• Short exercise:
All lines from the one with "make_pot(home, plastic)" through the one with "for body, members", and only those, are to be reproduced exactly, both ends included.

——————————

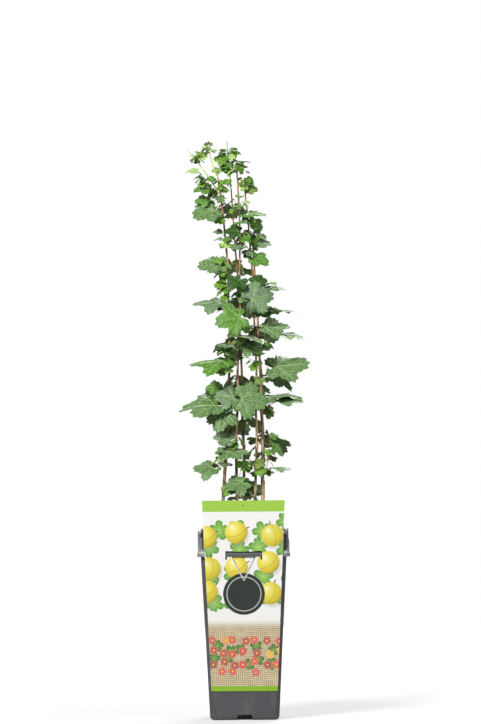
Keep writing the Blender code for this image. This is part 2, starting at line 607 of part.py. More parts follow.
def grow(sprigs, limbs):
    """Places every leaf, the leading ones of all sprigs first, each only where it is clear of the rest."""
    limb_trees = []
    for limb in limbs.values():
        bm = bmesh.new()
        tube(bm, limb.points, [r + TOUCH for r in limb.radii], 6)
        limb_trees.append(BVHTree.FromBMesh(bm))
        bm.free()
    twigs = {s.name: twig_points(s, limbs) for s in sprigs}
    taken = []
    for sprig in sprigs:
        bm = bmesh.new()
        tube(bm, twigs[sprig.name], [TWIG_RADIUS + BLADE_CLEAR] * 3, 4)
        taken.append((sprig.name, "twig", BVHTree.FromBMesh(bm)))
        bm.free()
    leaves = {s.name: [] for s in sprigs}
    dice = {s.name: random.Random(s.seed) for s in sprigs}
    for rank in range(max(len(s.leads) + s.more for s in sprigs)):
        for sprig in sprigs:
            if rank >= len(sprig.leads) + sprig.more:
                continue
            twig = twigs[sprig.name]
            centre = limbs[sprig.limb].at(sprig.height)[0]
            rule = lead_leaf if rank < len(sprig.leads) else follower
            for attempt in range(TRIES):
                leaf = rule(dice[sprig.name], sprig, twig, centre, rank, attempt)
                tip = leaf.frame @ Vector((leaf.blade, 0, 0))
                whole = leaf_tree(leaf, BLADE_CLEAR)
                bare = leaf_tree(leaf, BLADE_CLEAR, with_stalk=False)
                blocked = (tip - twig[0]).length > SPACE or any(whole.overlap(tree) for tree in limb_trees)
                for owner, kind, tree in taken:
                    own = owner == sprig.name
                    if not blocked and (not own or kind == "blade"):
                        blocked = bool((bare if own else whole).overlap(tree))
                if not blocked:
                    leaves[sprig.name].append(leaf)
                    taken.append((sprig.name, "whole", whole))
                    taken.append((sprig.name, "blade", bare))
                    break
    return twigs, leaves


def picture_way(degrees):
    """The direction that points that way in the picture plane: 0 right, 90 up."""
    return Vector((math.cos(math.radians(degrees)), 0, math.sin(math.radians(degrees))))


def all_sprigs():
    """The sprigs of every limb, named after it and numbered up the list."""
    made = []
    for limb, rows in SPRIGS.items():
        for height, rows_leads, more in rows:
            leads = [
                Lead(Vector(joint) * MM, picture_way(point), UP + FRONT * front**2, blade * MM)
                for *joint, blade, point, front in rows_leads
            ]
            made.append((limb, height and height * MM, leads, more))
    for limb, height, turn, out, blade in BACK_SPRIGS:
        way = Matrix.Rotation(math.radians(turn), 3, "Z") @ Vector((1, 0, 0))
        leads = [Lead(way * out * MM + UP * 4 * MM, way - UP * 0.25, UP + way * 0.8, blade * MM)]
        made.append((limb, height * MM, leads, 3))
    sprigs = []
    for limb, height, leads, more in made:
        number = 1 + sum(s.limb == limb for s in sprigs)
        name = f"leaves_{limb.split('_', 1)[1]}_{number:02d}"
        sprigs.append(Sprig(name, limb, height, leads, more, len(sprigs) + 1))
    return sprigs


def make_mass(sprig, twig, leaves, home, material):
    """One mass of foliage: the twig with its leaves and their stalks, fused into one solid."""
    bm = bmesh.new()
    tube(bm, twig, [TWIG_RADIUS, TWIG_RADIUS, TWIG_RADIUS * 0.9], 4)
    mass = place(bm, sprig.name, home, material)
    parts = helpers("parts_of_" + sprig.name)
    for number, leaf in enumerate(leaves):
        for kind, add in (("stalk", add_stalk), ("blade", add_blade)):
            bm = bmesh.new()
            add(bm, leaf)
            place(bm, f"{kind}_{number}", parts)
    combine(mass, parts, "UNION")
    return mass


def make_bush():
    clear_scene()
    home = collection("gooseberry_bush")
    plastic = paint("pot_plastic", (0.105, 0.11, 0.115), 0.55)
    peat = paint("compost", (0.05, 0.032, 0.02), 0.95)
    board = paint("printed_card", (0.8, 0.8, 0.74), 0.35)
    bark = paint("bark", (0.2, 0.13, 0.075), 0.8)
    green_bark = paint("green_shoot", (0.32, 0.45, 0.08), 0.6)
    foliage = paint("foliage", (0.1, 0.22, 0.08), 0.5)

    make_pot(home, plastic)
    make_soil(home, peat)
    make_card(home, board)
    limbs = make_limbs()
    for name, limb in limbs.items():
        bm = bmesh.new()
        tube(bm, limb.points, limb.radii, 7)
        place(bm, name, home, bark if name in STEMS else green_bark)
    sprigs = all_sprigs()
    twigs, leaves = grow(sprigs, limbs)
    for sprig in sprigs:
        make_mass(sprig, twigs[sprig.name], leaves[sprig.name], home, foliage)
    print(len(sprigs), "sprigs carry", sum(len(found) for found in leaves.values()), "leaves")


make_bush()
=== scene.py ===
# %% [markdown]
# # A gooseberry bush in its pot
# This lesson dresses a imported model: a young gooseberry bush with five slim stems, in a deep square pot
# with a printed card on its ledge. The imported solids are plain. Here they get fine leaves with teeth and
# veins, bark with relief, spines, crumbs on the compost, and a finish for every surface.
#
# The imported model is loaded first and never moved. Each new piece is made in the same metres and in the
# same place as the solid that it stands for.

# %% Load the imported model
import json
import math
import random
from collections import namedtuple

import bmesh
import bpy
from mathutils import Matrix, Vector, geometry, noise
from mathutils.bvhtree import BVHTree
from mathutils.kdtree import KDTree

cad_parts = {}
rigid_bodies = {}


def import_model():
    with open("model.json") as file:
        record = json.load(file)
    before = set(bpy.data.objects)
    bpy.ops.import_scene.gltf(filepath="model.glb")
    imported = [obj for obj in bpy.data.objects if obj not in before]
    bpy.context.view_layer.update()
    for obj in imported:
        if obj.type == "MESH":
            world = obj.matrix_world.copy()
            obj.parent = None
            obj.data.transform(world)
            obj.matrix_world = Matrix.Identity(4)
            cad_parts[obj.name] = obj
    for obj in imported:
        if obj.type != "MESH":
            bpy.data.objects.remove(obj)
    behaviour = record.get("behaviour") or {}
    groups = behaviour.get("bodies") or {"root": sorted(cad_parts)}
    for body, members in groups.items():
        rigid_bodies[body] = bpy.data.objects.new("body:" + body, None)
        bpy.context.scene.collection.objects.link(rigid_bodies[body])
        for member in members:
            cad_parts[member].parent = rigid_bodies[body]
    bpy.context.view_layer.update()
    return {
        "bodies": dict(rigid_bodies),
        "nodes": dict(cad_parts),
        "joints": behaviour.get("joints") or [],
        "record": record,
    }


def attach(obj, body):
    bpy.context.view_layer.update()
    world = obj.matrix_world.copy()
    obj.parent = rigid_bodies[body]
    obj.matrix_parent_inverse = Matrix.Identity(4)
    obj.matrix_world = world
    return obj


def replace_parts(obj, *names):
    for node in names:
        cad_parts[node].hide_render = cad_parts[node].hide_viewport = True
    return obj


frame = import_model()
nodes = frame["nodes"]
MASSES = sorted(name for name in nodes if name.startswith("leaves_"))
MM = 0.001
UP = Vector((0, 0, 1))
FRONT = Vector((0, -1, 0))
print(len(nodes), "nodes, of which", len(MASSES), "are masses of foliage")

# %% [markdown]
# ## Camera
# The photograph is tall and narrow, taken from far away with a long lens, just below the middle of the
# bush. A far camera keeps the pot's sides nearly parallel. The lens follows from one measure: how many
# pixels high a thing is that is as tall as it is far away.

# %% Camera
PICTURE_HIGH = 724
FOCAL_PIXELS = 4125
SENSOR = 36.0
CAMERA_PLACE = Vector((-0.0022, -5.0, 0.36))
CAMERA_TARGET = Vector((-0.0022, 0.0, 0.4308))
CAMERA_ROLL = math.radians(-0.4)


def add_object(name, data):
    """A new object of the scene."""
    made = bpy.data.objects.new(name, data)
    bpy.context.scene.collection.objects.link(made)
    return made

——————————

• Exercise response:
    make_pot(home, plastic)
    make_soil(home, peat)
    make_card(home, board)
    limbs = make_limbs()
    for name, limb in limbs.items():
        bm = bmesh.new()
        tube(bm, limb.points, limb.radii, 7)
        place(bm, name, home, bark if name in STEMS else green_bark)
    sprigs = all_sprigs()
    twigs, leaves = grow(sprigs, limbs)
    for sprig in sprigs:
        make_mass(sprig, twigs[sprig.name], leaves[sprig.name], home, foliage)
    print(len(sprigs), "sprigs carry", sum(len(found) for found in leaves.values()), "leaves")


make_bush()
=== scene.py ===
# %% [markdown]
# # A gooseberry bush in its pot
# This lesson dresses a imported model: a young gooseberry bush with five slim stems, in a deep square pot
# with a printed card on its ledge. The imported solids are plain. Here they get fine leaves with teeth and
# veins, bark with relief, spines, crumbs on the compost, and a finish for every surface.
#
# The imported model is loaded first and never moved. Each new piece is made in the same metres and in the
# same place as the solid that it stands for.

# %% Load the imported model
import json
import math
import random
from collections import namedtuple

import bmesh
import bpy
from mathutils import Matrix, Vector, geometry, noise
from mathutils.bvhtree import BVHTree
from mathutils.kdtree import KDTree

cad_parts = {}
rigid_bodies = {}


def import_model():
    with open("model.json") as file:
        record = json.load(file)
    before = set(bpy.data.objects)
    bpy.ops.import_scene.gltf(filepath="model.glb")
    imported = [obj for obj in bpy.data.objects if obj not in before]
    bpy.context.view_layer.update()
    for obj in imported:
        if obj.type == "MESH":
            world = obj.matrix_world.copy()
            obj.parent = None
            obj.data.transform(world)
            obj.matrix_world = Matrix.Identity(4)
            cad_parts[obj.name] = obj
    for obj in imported:
        if obj.type != "MESH":
            bpy.data.objects.remove(obj)
    behaviour = record.get("behaviour") or {}
    groups = behaviour.get("bodies") or {"root": sorted(cad_parts)}
    for body, members in groups.items():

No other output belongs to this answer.